It is an uphill battle being an evangelical and a gender egalitarian. As an evangelical I believe Scripture is authoritative. As an egalitarian, I hold that the full equality of women and men is not a concession to be cleverly wrestled from Scripture, but the goal toward which its inspired contents actually point.
Why is the struggle for equality still so difficult? Lots of reasons, but one of them may be this. In most conservative evangelical churches, and in their largest theological society (the membership of which is about ninety-eight percent male), the “gender issue” is essentially an exegetical debate, an intellectual exercise, an occasion for sparring. There is not a lot of visceral pain, and there are never any tears. The bombs are dropped from high altitude.
But it’s a different experience at ground level where stuff detonates. I wonder if some of my conservative colleagues have ever really, deeply felt the kind of pain expressed by a young woman (let’s call her June) who wrote to me just this week. She is someone who loves Jesus, and really wants to stay involved in organized Christianity, but she faces a dilemma. Here are some excerpts:
“As a thirteen year old I walked out of my uncle’s sermons so full of anger that tears ran down my face. How dare he tell me to be submissive! He was quoting the very same passages [commonly cited in support of gender hierarchy]. He was also the same fellow who coldly disowned my mom when she divorced my father, who was bringing his family into deep darkness. It wasn’t the only time that I quietly and vehemently exited church.
“A few years ago, I sat outside my friend’s house in the car, on the phone with my mom. ‘Why the hell isn’t God a she too?!’
“My mom replied with the typical response, ‘Well God is neither male nor female.’
“‘Mom–the church calls God Father. How can I not see God as a man? He. Him. Jesus. Father. Lord. All of these pronouns attribute maleness to God.’
“Blankly she said, ‘Well . . . it’s never really bothered me that much.’

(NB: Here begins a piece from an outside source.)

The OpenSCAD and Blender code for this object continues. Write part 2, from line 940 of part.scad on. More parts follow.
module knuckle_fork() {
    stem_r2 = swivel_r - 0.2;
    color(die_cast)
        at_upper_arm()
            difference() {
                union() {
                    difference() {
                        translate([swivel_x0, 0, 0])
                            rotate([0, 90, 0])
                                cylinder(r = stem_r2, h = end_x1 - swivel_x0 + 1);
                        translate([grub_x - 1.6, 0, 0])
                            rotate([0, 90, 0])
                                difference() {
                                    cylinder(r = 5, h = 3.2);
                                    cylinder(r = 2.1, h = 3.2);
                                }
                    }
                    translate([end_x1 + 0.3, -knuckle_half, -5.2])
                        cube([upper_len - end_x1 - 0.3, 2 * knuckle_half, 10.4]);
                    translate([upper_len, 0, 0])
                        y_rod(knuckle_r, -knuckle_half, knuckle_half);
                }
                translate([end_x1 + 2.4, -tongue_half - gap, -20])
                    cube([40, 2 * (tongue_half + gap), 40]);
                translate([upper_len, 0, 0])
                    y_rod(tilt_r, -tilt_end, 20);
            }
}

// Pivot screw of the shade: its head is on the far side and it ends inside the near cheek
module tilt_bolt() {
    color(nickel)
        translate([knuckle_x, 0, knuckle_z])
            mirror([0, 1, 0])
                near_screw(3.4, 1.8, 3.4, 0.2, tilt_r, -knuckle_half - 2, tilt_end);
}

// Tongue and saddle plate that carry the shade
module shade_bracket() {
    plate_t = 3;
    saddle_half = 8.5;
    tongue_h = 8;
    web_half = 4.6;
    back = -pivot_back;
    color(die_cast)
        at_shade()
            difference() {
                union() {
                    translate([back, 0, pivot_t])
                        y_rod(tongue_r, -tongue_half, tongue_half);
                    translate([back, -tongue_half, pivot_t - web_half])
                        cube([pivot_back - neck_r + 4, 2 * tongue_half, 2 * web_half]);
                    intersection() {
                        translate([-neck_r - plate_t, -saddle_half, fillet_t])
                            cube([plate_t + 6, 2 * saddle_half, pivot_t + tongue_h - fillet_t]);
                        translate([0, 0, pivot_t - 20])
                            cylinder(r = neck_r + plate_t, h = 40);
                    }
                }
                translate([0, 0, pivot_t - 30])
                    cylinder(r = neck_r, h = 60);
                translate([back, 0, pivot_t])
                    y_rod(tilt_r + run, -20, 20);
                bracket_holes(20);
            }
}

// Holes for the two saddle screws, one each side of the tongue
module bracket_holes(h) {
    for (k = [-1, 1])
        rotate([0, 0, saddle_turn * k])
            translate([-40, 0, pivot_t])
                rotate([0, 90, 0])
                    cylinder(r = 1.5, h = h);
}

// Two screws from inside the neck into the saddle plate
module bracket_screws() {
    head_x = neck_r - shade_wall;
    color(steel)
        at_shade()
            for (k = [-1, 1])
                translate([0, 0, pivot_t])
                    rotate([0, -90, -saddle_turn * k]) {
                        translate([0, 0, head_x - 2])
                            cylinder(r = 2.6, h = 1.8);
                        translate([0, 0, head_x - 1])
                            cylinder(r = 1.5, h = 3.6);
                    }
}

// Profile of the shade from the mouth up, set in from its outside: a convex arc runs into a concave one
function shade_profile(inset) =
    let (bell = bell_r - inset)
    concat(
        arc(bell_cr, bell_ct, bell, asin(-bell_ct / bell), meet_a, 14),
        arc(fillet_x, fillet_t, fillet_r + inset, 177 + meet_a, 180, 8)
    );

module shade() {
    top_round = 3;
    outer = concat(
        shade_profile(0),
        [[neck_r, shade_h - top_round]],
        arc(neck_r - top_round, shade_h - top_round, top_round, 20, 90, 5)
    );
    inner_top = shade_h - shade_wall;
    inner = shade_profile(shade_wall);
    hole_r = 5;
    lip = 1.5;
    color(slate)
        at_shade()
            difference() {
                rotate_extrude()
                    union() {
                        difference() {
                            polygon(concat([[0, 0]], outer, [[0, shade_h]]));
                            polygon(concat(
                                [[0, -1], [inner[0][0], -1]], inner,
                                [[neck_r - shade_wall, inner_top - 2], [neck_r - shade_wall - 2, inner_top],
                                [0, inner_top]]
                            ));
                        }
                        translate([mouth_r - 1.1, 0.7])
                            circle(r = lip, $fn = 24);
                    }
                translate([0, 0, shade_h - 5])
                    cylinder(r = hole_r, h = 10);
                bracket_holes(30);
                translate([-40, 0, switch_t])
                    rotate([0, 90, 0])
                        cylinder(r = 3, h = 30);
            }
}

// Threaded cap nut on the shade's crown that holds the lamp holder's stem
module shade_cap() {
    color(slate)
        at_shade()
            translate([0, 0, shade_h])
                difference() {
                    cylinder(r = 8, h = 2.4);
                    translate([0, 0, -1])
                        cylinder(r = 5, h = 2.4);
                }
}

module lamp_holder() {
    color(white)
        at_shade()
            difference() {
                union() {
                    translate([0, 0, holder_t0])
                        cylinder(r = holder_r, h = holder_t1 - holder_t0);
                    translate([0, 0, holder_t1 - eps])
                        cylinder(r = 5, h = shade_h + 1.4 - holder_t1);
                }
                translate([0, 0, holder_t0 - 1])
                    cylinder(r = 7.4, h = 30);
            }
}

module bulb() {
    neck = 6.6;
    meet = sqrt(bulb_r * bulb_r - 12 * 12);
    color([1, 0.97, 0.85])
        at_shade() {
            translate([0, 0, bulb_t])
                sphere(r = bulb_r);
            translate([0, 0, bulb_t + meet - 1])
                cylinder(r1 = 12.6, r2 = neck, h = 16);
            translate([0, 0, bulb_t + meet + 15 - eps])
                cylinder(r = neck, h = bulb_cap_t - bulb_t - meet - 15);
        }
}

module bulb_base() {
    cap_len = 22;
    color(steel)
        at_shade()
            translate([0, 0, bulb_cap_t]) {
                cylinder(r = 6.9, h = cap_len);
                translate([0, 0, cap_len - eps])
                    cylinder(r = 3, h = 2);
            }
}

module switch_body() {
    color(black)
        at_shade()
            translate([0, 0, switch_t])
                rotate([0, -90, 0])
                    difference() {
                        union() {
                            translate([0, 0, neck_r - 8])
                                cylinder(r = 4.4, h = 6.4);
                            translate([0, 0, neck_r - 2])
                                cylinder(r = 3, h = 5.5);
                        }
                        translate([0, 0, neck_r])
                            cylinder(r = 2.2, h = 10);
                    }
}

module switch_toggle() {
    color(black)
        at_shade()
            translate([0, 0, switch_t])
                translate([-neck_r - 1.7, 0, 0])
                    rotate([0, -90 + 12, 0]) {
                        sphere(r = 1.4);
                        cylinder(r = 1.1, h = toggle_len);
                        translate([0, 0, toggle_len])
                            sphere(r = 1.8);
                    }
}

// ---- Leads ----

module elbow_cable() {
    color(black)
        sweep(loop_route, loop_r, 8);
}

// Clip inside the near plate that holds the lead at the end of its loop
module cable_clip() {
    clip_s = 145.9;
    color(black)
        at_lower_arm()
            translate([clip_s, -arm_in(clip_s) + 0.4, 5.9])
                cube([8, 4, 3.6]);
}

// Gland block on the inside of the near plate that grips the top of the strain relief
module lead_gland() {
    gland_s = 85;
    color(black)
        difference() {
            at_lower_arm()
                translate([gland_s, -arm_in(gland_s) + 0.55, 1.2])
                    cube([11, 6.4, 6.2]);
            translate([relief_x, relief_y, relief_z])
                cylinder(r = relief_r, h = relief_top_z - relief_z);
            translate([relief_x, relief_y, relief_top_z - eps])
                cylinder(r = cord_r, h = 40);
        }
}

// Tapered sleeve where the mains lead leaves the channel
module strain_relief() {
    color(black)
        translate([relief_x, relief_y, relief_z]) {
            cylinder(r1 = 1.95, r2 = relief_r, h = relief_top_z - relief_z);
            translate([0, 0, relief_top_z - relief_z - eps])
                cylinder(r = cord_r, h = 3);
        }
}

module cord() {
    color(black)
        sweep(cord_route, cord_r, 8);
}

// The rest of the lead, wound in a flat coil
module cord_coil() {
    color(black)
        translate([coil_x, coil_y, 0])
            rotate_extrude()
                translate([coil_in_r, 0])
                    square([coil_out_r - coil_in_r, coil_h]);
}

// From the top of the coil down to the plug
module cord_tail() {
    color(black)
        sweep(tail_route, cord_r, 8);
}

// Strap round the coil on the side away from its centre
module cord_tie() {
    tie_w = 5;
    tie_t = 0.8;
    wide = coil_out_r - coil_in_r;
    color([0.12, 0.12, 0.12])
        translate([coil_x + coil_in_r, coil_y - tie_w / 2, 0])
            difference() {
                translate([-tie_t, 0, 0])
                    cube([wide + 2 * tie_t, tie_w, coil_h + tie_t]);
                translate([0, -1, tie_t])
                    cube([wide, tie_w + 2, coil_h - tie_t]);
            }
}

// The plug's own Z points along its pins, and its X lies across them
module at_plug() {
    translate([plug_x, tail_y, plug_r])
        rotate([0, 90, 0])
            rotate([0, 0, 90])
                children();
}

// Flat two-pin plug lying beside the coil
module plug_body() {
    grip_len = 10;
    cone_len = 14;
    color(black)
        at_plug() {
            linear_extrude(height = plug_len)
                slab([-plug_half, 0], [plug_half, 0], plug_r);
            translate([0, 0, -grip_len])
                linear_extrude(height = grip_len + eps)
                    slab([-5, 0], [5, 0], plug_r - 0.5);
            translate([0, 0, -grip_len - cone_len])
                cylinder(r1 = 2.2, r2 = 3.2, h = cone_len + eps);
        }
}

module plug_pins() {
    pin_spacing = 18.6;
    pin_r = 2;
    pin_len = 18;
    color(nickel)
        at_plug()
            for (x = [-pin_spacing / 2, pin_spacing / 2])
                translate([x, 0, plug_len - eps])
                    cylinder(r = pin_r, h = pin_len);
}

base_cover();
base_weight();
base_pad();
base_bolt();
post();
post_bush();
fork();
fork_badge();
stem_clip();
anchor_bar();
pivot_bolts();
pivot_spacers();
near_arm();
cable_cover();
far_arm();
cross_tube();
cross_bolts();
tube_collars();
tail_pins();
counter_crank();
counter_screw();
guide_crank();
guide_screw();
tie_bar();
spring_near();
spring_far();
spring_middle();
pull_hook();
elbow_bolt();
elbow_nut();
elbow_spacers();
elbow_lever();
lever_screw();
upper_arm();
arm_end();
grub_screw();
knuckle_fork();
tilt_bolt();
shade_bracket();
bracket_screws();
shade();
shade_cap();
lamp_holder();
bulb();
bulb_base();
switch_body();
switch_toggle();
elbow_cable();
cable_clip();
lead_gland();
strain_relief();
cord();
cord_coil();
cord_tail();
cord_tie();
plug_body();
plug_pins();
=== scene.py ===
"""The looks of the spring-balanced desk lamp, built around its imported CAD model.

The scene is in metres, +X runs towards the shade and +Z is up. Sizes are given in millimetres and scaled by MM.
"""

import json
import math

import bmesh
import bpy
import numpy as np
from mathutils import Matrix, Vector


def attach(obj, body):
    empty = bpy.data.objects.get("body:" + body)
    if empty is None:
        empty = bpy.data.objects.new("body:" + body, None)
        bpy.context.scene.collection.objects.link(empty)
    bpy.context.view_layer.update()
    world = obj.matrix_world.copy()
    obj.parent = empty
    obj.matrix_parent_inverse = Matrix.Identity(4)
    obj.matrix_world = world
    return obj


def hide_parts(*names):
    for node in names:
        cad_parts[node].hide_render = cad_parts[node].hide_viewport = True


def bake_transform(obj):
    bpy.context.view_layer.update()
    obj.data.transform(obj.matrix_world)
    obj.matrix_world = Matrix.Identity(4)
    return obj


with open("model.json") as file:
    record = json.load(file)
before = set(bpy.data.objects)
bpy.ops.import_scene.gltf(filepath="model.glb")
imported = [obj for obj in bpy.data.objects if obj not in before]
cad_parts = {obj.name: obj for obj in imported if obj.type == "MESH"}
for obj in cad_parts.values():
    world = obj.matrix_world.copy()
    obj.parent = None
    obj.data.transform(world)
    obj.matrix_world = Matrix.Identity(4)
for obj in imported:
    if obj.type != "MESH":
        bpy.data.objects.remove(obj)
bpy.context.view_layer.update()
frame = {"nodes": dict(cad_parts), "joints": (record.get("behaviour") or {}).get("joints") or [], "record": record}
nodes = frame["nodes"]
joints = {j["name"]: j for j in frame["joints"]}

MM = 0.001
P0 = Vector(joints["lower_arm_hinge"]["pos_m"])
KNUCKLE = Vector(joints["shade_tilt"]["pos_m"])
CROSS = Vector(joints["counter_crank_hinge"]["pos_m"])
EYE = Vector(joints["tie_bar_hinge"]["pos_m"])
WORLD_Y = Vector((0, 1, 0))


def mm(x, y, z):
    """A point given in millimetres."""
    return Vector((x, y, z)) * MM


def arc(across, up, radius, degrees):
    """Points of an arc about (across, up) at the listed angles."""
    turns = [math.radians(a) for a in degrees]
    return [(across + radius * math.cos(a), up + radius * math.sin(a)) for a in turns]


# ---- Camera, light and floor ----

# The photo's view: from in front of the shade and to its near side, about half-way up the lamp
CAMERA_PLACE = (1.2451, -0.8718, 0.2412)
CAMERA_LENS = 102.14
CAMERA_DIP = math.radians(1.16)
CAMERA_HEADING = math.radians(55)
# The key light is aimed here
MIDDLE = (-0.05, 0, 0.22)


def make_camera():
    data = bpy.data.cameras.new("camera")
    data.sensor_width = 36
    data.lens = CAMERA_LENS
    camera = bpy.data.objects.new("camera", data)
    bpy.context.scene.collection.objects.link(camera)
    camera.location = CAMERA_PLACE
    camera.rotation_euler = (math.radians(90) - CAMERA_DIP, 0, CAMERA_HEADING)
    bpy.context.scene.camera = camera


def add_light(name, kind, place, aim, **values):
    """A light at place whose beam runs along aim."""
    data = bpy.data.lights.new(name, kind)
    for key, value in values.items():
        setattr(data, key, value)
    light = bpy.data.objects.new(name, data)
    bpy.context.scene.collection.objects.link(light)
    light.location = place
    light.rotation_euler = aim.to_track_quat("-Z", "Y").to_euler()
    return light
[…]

“Most of my strong-willed and highly intelligent non-Christian female friends shudder at Christianity. ‘How can you believe, June, after what Paul said?’ I have heard enough debates around what the Apostle Paul says to personally be assuaged to attribute it to contextual issues, but if thoughtful women are turned off by Christianity because of the likes of the church . . . .
“Sometimes I feel a little crazy. How long I have camped on the outskirts of Christianity! I don’t even know if that is the correct way to put it, because the core of my struggle is with the church. Well, maybe it’s the Bible too. As my sister said of the Bible recently, ‘It’s so old!’ I do find much solace in the Bible. Much substance and guidance, but I have also thrown it across the room in disgust. I recognize that my disgust comes from my own interpretations, which are rooted in a personal family history of male domination and ingrained approaches to Scripture.

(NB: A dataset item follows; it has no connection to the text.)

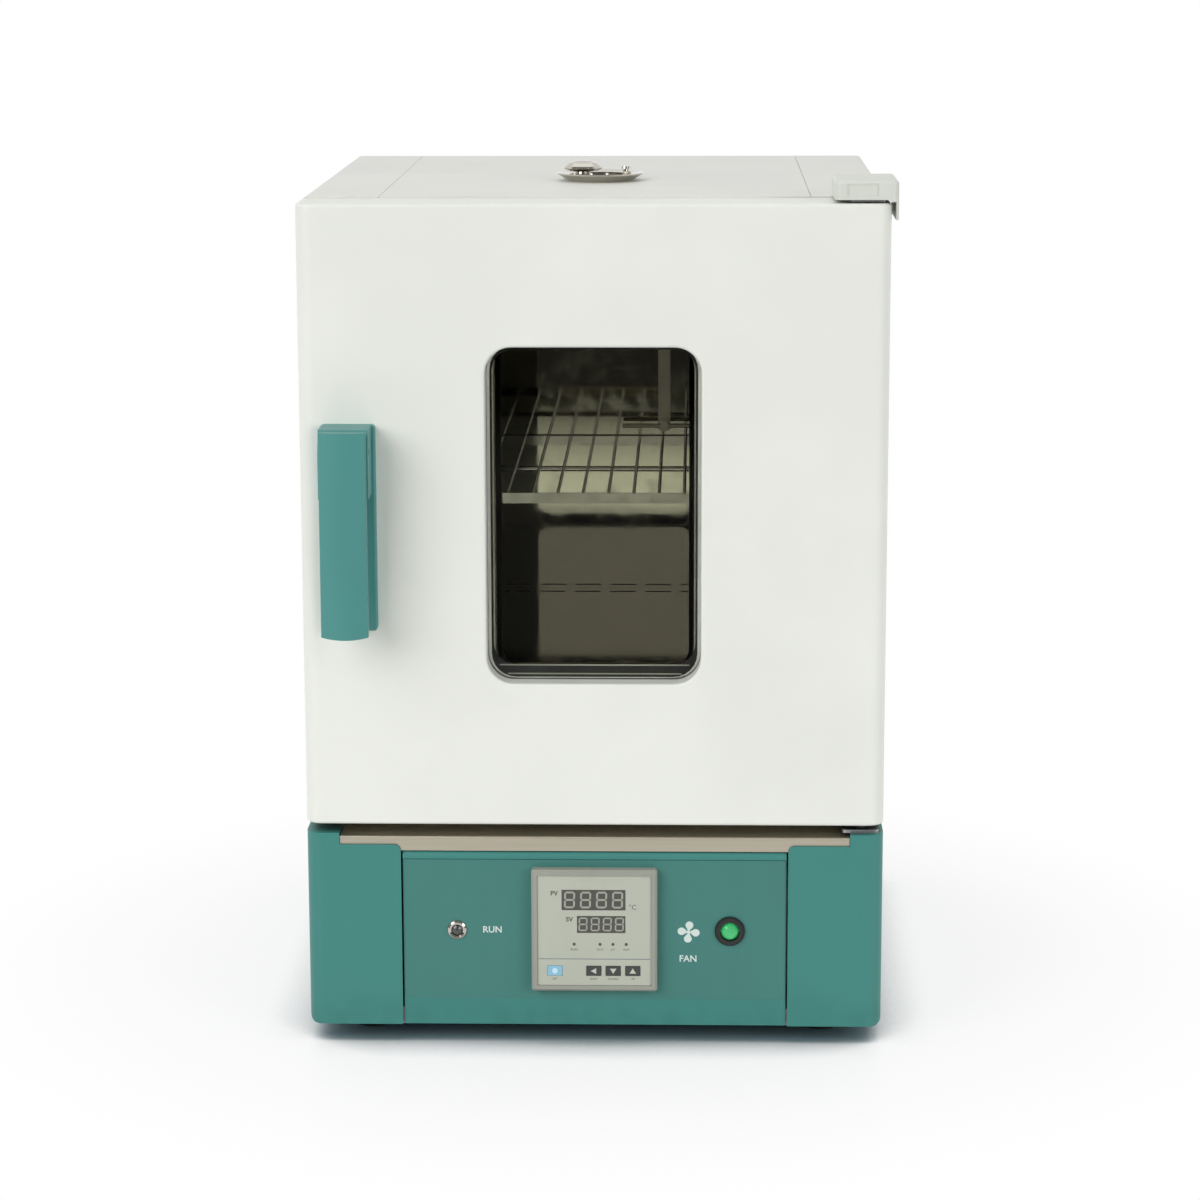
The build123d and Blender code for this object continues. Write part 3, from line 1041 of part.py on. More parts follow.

“Some of my female heroes have been writers- brilliant minds, struggling with Christianity. For instance, Annie Dillard, of Pilgrim at Tinker Creek, is too smart for the Christian hullabaloo. But she seems to have remained on the outskirts, not fully committing herself to God life. You see, that’s the thing! I don’t want to live in-between, and half-hearted, and almost. I want to live a committed life or I don’t know . . . . I just hate to think of the rest of my life as a battle with my beliefs, wanting to live a devoted life, but not being able to because of my understanding of the community that I cannot live without will not accept the possibility of me as an equal leader.

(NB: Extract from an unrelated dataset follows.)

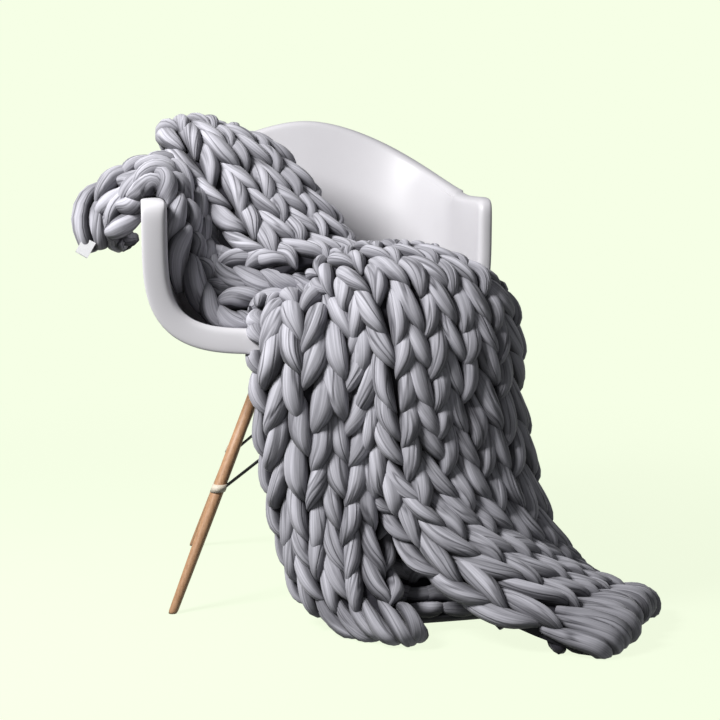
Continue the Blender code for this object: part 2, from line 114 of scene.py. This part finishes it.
TAIL = [
    Fold(0.060, -0.130, 0.515, 0.14, -90, -55, 30, 40),
    Fold(-0.020, -0.145, 0.518, 0.14, -90, -58, 40, 50),
    Fold(-0.105, -0.146, 0.518, 0.14, -90, -58, 45, 50),
    Fold(-0.168, -0.130, 0.526, 0.14, -96, -50, 45, 50),
    Fold(-0.200, -0.108, 0.584, 0.13, -110, -22, 40, 50),
    Fold(-0.212, -0.088, 0.648, 0.12, -110, -10, 40, 50),
    Fold(-0.252, -0.067, 0.709, 0.12, -98, -12, 30, 22),
    Fold(-0.300, -0.080, 0.686, 0.12, -88, -38, 45, 50),
    Fold(-0.333, -0.090, 0.662, 0.12, -70, -52, 50, 50),
    Fold(-0.350, -0.097, 0.641, 0.12, -35, -55, 55, 55),
    Fold(-0.350, -0.101, 0.622, 0.11, 0, -35, 60, 60),
    Fold(-0.346, -0.103, 0.608, 0.09, 10, -12, 65, 65),
]
SEAT_FOLD = [
    Fold(0.010, 0.195, 0.530, 0.26, 0, 0, -30, -30),
    Fold(0.020, 0.130, 0.480, 0.32, 0, 0, -35, -35),
    Fold(0.030, 0.030, 0.464, 0.36, 0, 0, -35, -35),
    Fold(0.035, -0.080, 0.474, 0.36, 0, 0, -20, -20),
    Fold(0.040, -0.185, 0.500, 0.32, 0, 0, 10, 10),
]
INNER_FOLD = [
    Fold(0.100, -0.262, 0.420, 0.12, 0, 0, -20, -20),
    Fold(0.105, -0.268, 0.300, 0.14, 0, 0, -30, -30),
    Fold(0.112, -0.276, 0.180, 0.17, 0, 0, -30, -30),
    Fold(0.132, -0.284, 0.095, 0.20, 4, 0, -30, -30),
    Fold(0.158, -0.308, 0.038, 0.22, 8, 0, -20, -20),
    Fold(0.176, -0.350, 0.017, 0.22, 10, 0, 0, 0),
]

# ---------------------------------------------------------------- how a strand lies
# Every strand of a stitch is a row of points: across in columns, along in rows, lift off the
# cloth's middle in metres, and its width and height there as shares of the plumpest.
Lie = namedtuple("Lie", "across along lift wide high")

KNIT_LEG = [                # outer, tucked end first; the point of the V last
    Lie(0.440, -1.10, -0.0110, 0.40, 0.45),
    Lie(0.400, -0.85, -0.0040, 0.68, 0.80),
    Lie(0.365, -0.55, 0.0020, 0.86, 1.00),
    Lie(0.315, -0.20, 0.0065, 0.92, 1.12),
    Lie(0.240, 0.14, 0.0100, 0.86, 1.12),
    Lie(0.125, 0.44, 0.0110, 0.58, 0.92),
    Lie(0.010, 0.70, 0.0045, 0.16, 0.35),
]
PURL_HEAD = [               # round bump on the wrong side, over the column's middle
    Lie(-0.52, 0.10, 0.0020, 0.55, 0.50),
    Lie(-0.34, -0.12, 0.0085, 0.80, 0.80),
    Lie(0.00, -0.25, 0.0120, 0.90, 0.95),
    Lie(0.34, -0.12, 0.0085, 0.80, 0.80),
    Lie(0.52, 0.10, 0.0020, 0.55, 0.50),
]

END_LOOP = [                # over the cloth's end, from its face to its back
    Lie(0.24, -1.25, 0.0010, 0.45, 0.45),
    Lie(0.25, -0.62, 0.0105, 0.88, 0.90),
    Lie(0.24, -0.08, 0.0140, 1.00, 1.05),
    Lie(0.25, 0.16, 0.0040, 1.04, 1.15),
    Lie(0.25, 0.14, -0.0080, 1.04, 1.10),
    Lie(0.26, -0.14, -0.0130, 0.95, 0.95),
    Lie(0.27, -0.60, -0.0100, 0.60, 0.55),
]


# ---------------------------------------------------------------- cloth surfaces
def smooth_rows(table, count):
    """Rows of a table read along a smooth line through it, evenly spaced in length."""
    rows = np.array(table, float)
    step = np.linalg.norm(np.diff(rows[:, :3], axis=0), axis=1)
    knot = np.concatenate([[0.0], np.cumsum(step)])
    slope = np.gradient(rows, knot, axis=0)
    wanted = np.linspace(0.0, knot[-1], count + 1)
    left = np.clip(np.searchsorted(knot, wanted, side="right") - 1, 0, len(rows) - 2)
    span = (knot[left + 1] - knot[left])[:, None]
    t = ((wanted - knot[left])[:, None]) / span
    return ((2 * t ** 3 - 3 * t ** 2 + 1) * rows[left]
            + (t ** 3 - 2 * t ** 2 + t) * span * slope[left]
            + (-2 * t ** 3 + 3 * t ** 2) * rows[left + 1]
            + (t ** 3 - t ** 2) * span * slope[left + 1])


def unit(vectors):
    """Vectors scaled to length one."""
    return vectors / np.linalg.norm(vectors, axis=-1, keepdims=True)


def walk_length(table, along, across):
    """Grid of points on the middle surface of one length of knit, rows along, columns across."""
    rows = smooth_rows(table, along)
    middle = rows[:, :3] + TO_CENTRE
    width, turn, roll, left, right = rows[:, 3], *np.radians(rows[:, 4:8]).T
    sideways = np.stack([np.cos(turn) * np.cos(roll), np.sin(turn) * np.cos(roll),
                         np.sin(roll)], 1)
    outward = unit(np.cross(np.gradient(middle, axis=0), sideways))
    fine = np.linspace(-1.0, 1.0, 20 * across + 1)
    bend = np.where(fine < 0, -left[:, None], right[:, None]) * np.abs(fine) ** EDGE_POWER
    step = width[:, None] / (20 * across)
    run = np.cumsum(np.cos(bend) * step, axis=1)
    drop = np.cumsum(np.sin(bend) * step, axis=1)
    run -= run[:, [10 * across]]
    drop -= drop[:, [10 * across]]
    picks = np.arange(across + 1) * 20
    return (middle[:, None] + sideways[:, None] * run[:, picks, None]
            - outward[:, None] * drop[:, picks, None])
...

“I don’t mean that I literally want to be a teacher or pastor, but the fact that I could not be turns me off from the very community that I need in order to survive as a follower. It’s beyond the church though . . . . Isn’t my belief in God to be my sword, my comfort, and my teacher?
“So what am I to do? I want to work this out! I have often thought of going to seminary, so that I might dismantle the ingrained understandings of scripture and expand my understanding through knowledge of surrounding history, interpretive techniques, and simply giving the time to foster this dying field. Going back to school would allow me the time to do this.
“But to what end? I do not see myself as a pastor. Truly, these issues run deep in me, and are not going away. This is a serious dilemma. Do you have any ideas for me?”
This is June being real, and she ends with a question. It seems to me that no one has the right to stab some Pauline texts with a meaty finger here until they have first felt holy outrage at the church’s track record, experienced a deep pang in their heart, and felt tears of remorse well up in their eyes. Job’s comforters were at their best when they listened and empathized. And Jesus was known to weep first before he set about correcting error and solving people’s problems.